On Behalf of | Oct 16, 2018 | Uncategorized |

If you are considering a divorce, it is normal to wonder how co-parenting duties will work once you are living separately from your ex-spouse. While there may not be an exact way to set-up co-parenting duties, there are ways to create an environment that is healthy and best for both parents and children.

Co-parenting is the most successful when both parents can still work together even though they may be dealing with differences. Research has shown that the better parents can interact with each other, the better the children’s emotional state. Adjusting to a joint parenting arrangement can present challenges. Working within schedules, planning drop-offs, and even finding time to have a conversation with your ex can be difficult. As you navigate to this new way of life, here are a few things to keep in mind that can ease the transition.

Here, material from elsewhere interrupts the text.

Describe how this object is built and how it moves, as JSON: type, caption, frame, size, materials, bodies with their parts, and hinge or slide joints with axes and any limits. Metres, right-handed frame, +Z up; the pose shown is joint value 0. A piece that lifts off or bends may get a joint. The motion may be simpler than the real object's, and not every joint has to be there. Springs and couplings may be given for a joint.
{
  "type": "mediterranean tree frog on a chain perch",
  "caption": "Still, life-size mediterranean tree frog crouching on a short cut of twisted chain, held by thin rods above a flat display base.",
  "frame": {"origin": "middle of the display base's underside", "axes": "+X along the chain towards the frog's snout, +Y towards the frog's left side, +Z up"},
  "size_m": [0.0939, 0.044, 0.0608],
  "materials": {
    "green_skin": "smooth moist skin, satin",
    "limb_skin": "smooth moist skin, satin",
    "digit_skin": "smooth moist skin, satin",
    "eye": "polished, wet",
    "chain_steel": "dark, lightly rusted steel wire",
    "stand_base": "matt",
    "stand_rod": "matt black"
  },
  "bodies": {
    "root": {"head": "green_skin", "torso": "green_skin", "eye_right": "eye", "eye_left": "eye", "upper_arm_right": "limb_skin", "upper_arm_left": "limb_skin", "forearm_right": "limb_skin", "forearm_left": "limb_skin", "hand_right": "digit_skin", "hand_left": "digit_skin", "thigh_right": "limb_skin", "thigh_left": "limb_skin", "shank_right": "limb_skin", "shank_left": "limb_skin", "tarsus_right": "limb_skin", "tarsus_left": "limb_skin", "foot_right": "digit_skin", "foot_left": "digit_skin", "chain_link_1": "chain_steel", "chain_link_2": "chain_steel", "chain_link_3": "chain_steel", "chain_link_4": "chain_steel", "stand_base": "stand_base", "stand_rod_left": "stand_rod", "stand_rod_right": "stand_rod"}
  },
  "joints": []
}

Communication – No matter how fragile or tense the relationship, keep communication with your former partner timely, polite, and effective.

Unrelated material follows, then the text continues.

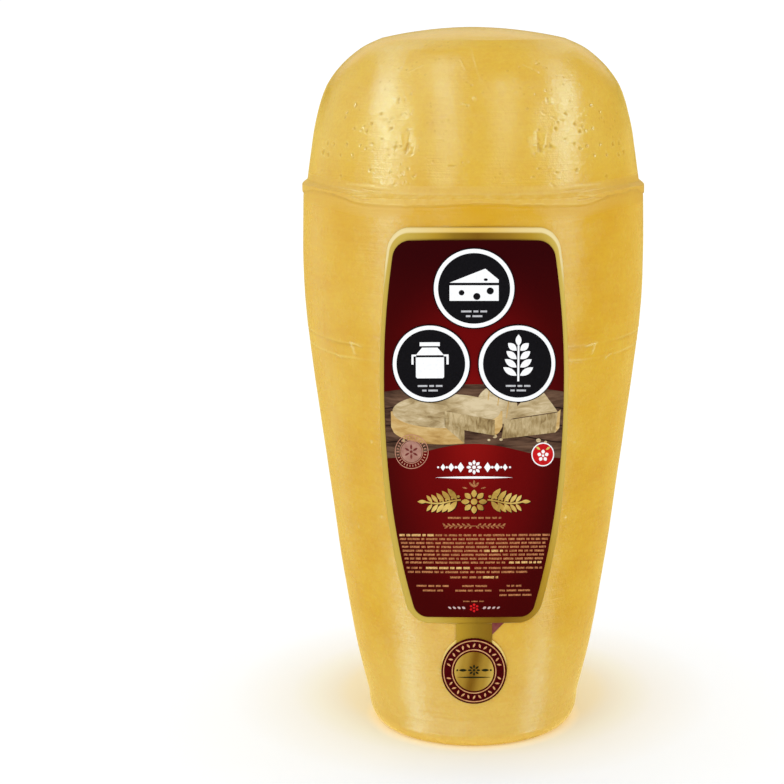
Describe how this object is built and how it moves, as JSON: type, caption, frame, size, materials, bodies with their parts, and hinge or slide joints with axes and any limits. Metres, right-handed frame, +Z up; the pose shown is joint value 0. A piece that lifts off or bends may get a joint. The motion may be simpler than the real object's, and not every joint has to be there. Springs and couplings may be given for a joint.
{
  "type": "whole provolone cheese",
  "caption": "Whole moulded provolone, a tall tapering body with a domed top, a mould ledge and fine parting lines, with a bowed front label and a round seal below it.",
  "frame": {"origin": "centre of the flat foot that the cheese stands on", "axes": "+Z up along the cheese's axis of revolution, the label faces -Y, +X to the right when looking at the label"},
  "size_m": [0.168, 0.1697, 0.3502],
  "materials": {
    "cheese": "satin",
    "gold_foil": "satin metallic",
    "red_print": "satin",
    "charcoal_print": "satin",
    "maroon_print": "satin",
    "mauve_paper": "matte"
  },
  "bodies": {
    "root": {"cheese": "cheese", "label_foil": "gold_foil", "label_field": "red_print", "plaque_top": "charcoal_print", "plaque_left": "charcoal_print", "plaque_right": "charcoal_print", "seal_band": "maroon_print", "seal_centre": "gold_foil", "tab_corner": "mauve_paper"}
  },
  "joints": []
}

Stay positive – One way or another, children will become aware of the broken relationship between you and your ex-spouse, even if you haven’t explicitly talked about it. They may have heard arguments or witnessed your stress and frustration. The family court process will tempt you to speak unfavorably about your ex. Don’t do it in front of the children (including within earshot from a different room), and never lobby them to “take your side.” It is unnecessary. Kids will eventually figure out the truth for themselves, and you will be accused of coaching them.

A child is not a messenger – You may have a strong impulse to say something like, “Tell your father he better pick you up after school,” or “Make sure your mother gives you clothes for the weekend.” Your child doesn’t need that nonsense. Virtually, everyone these days has a cell phone and email account. Use it, and spare your kids.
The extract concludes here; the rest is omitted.